With numerous law enforcement heads and public officials standing behind him, Gautreaux urged residents to voluntarily take care of their outstanding warrants to avoid spending time behind bars.

He said anyone with questions about their outstanding warrants can call (225) 389-3889.

“To ignore a warrant or just tear it up and have total indifference to it is not going to be tolerated,” Gautreaux said.

The Sheriff’s Office and Constable’s Office performed a similar two-week operation in July 2011. That period led to 348 arrests and to 772 outstanding warrants being cleared, Gautreaux said.

In addition, residents voluntarily resolved 5,131 warrants and about $191,600 in additional revenue was raised from fines, fees and bonds, Sheriff’s spokeswoman Casey Rayborn Hicks said.

“We know that this method works at clearing up the system,” Gautreaux said.

The jail can hold up to 150 people but usually only sees about 20 per day for temporary holding and processing, Gautreaux said. Its doors are normally open 8 a.m. to 5 p.m. Monday through Friday.

Keeping the City Jail open continually will help relieve congestion at Parish Prison and allow more space at Parish Prison for violent offenders, Gautreaux said.

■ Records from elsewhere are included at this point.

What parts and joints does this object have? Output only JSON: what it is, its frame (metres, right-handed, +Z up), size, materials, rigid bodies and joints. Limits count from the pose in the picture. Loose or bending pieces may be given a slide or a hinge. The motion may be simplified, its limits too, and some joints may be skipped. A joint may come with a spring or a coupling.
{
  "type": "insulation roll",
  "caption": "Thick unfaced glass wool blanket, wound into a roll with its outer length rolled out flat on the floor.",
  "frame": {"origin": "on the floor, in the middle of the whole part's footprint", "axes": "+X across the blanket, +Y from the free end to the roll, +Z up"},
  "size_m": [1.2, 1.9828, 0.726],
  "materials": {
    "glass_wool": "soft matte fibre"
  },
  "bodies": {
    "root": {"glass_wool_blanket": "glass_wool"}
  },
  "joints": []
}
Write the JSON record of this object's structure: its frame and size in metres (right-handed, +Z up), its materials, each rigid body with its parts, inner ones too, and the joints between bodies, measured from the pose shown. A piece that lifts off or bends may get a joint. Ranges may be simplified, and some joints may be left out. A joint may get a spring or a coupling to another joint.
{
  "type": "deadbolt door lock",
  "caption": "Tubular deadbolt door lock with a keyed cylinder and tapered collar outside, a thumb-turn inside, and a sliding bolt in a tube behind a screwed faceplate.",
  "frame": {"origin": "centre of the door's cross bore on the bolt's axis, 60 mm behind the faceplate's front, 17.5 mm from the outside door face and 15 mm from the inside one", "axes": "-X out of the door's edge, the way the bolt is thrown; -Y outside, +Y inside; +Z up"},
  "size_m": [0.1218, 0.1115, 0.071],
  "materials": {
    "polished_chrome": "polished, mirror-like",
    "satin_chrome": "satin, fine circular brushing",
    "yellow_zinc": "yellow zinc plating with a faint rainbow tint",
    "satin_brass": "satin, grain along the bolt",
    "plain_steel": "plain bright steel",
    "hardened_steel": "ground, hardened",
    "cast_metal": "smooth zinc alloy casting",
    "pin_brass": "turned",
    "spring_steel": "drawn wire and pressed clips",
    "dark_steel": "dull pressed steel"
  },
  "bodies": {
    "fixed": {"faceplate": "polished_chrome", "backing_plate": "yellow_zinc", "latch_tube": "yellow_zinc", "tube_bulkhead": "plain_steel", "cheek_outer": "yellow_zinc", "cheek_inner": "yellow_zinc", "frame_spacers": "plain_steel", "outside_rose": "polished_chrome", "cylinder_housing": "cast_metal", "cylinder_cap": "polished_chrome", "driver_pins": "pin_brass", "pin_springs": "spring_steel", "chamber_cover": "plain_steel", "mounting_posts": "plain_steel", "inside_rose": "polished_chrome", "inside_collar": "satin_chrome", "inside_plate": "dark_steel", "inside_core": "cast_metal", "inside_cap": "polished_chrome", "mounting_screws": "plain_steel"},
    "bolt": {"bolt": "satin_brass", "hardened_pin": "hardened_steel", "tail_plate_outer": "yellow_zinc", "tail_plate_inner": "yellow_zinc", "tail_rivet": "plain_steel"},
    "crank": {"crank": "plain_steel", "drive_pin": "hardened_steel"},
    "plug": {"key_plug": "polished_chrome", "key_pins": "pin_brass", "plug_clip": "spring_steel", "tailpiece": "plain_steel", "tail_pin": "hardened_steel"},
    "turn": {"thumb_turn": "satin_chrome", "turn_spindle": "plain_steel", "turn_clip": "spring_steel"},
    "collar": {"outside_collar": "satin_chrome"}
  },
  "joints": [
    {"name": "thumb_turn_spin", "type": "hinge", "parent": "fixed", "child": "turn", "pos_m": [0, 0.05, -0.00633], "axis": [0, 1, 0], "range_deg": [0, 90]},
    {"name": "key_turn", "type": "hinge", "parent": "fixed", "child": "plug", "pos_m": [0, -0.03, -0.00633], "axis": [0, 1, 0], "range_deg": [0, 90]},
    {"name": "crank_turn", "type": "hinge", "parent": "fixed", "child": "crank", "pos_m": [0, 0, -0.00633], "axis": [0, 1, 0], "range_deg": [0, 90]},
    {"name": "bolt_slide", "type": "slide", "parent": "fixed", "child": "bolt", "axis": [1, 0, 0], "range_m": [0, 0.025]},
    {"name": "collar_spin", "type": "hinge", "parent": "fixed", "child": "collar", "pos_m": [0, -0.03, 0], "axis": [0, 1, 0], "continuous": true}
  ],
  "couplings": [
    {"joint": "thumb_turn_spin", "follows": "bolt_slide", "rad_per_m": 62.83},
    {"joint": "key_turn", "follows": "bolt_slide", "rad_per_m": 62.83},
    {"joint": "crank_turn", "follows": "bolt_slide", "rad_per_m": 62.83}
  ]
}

The Sheriff’s Office and Constable’s Office will dedicate five people — two sheriff’s deputies and three constable’s officers — to handle processing and transportation during each jail shift, Brown said. Other deputies and officers will supplement where needed, he said.

The Metro Council has set aside $50,000 for the upcoming operation mostly to fund personnel costs, including salaries and overtime, Gautreaux said.

Mayor Pro Tem Mike Walker said the Metro Council will continue to search for funds to pay for a permanent 24-hour misdemeanor facility.

“We believe it’s not a matter of money, it’s a matter of priority spending,” he said.

The Metro Council also adopted a resolution in October urging all judges in the parish to impose a $50 warrant recall fee for anyone who misses a misdemeanor or traffic ticket court date. The fee is designed to help fund a 24-hour misdemeanor facility, the resolution says.

However, state district judges were concerned about their legal and ethical ability to impose such a fee, District Attorney Hillar Moore III said.

The judges will meet Wednesday to discuss the potential recall fee, which City Court already imposes, Moore said.

In addition, Baton Rouge Police Chief Dewayne White announced Monday that Gautreaux has given him the go-ahead to station 10 city police officers in Parish Prison to create BRPD’s own central booking hub in the jail.

Putting the officers there could expedite police’s booking process by a few hours because officers will no longer have to bring people who have been arrested to First District for processing before taking them to Parish Prison, White said.

“That officer ... can go back into service and get back out servicing the community faster,” White said.